AL: What were some of the experiments you did in the studio?

Steven: I was interested in different ways to get sound by mistreating equipment. I would record stuff backwards. I would record stuff at varying speeds. I was creating different textures and sounds with whatever recording technology. When you are young you are always trying to transcend your limitations. I had an old Farfisa organ. I would feed it through some echo stuff and distortion and wah wah pedals.
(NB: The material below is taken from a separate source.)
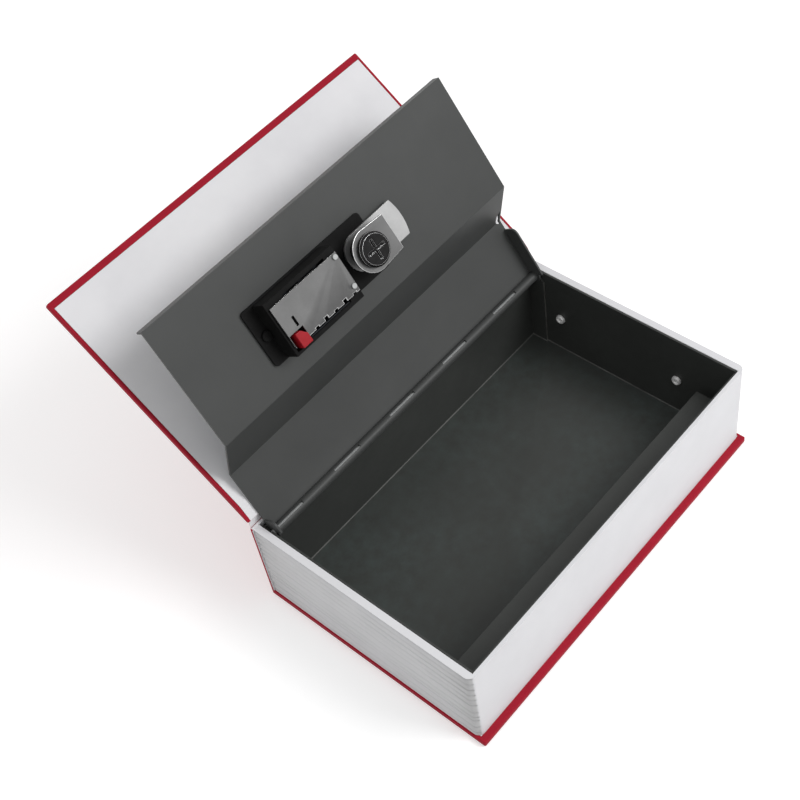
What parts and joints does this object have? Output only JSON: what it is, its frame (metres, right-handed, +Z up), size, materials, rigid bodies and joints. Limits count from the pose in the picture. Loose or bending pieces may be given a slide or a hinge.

AL: How do you start writing an album?

Steven: It varies. The important thing with Porcupine Tree is that all our songs have a unique sound world that they inhabit. I don't like the idea of any song sounding like any other song. So most of the time it's a case of finding the sound world first whether it be a texture or a drum rhythm that sets you off on a certain musical path, or particular musical atmosphere, or flavor. That could suggest a melody or lyrical concept. Before every album I usually buy myself a few new instruments. The last few albums I have used a Hammer dulcimer and a banjo. Both of those instruments suggested pieces of music.

AL: What qualities do you like about music?

Steven: I like uniqueness and people who say "Fuck off" to the industry. I love Squarepusher and Aphex Twin and most of the people on Warp because they said "We are not going to release singles. I'm not going to be in the video. If we release videos, we are not going to be in them." I love that whole thing. It comes from Frank Zappa for me. It's that thing where you create something out of nothing. I like the will to be different. You should not look at what other people are doing or what record companies want. We are not looking at other pop stars and think "Oh that's how they do it, maybe we should do it that way too." That's the way people should do it. Then we would have a lot more uniqueness. Instead of catering to expectations you should create a new audience from scratch. That's why it's taken us eight years to get to this level.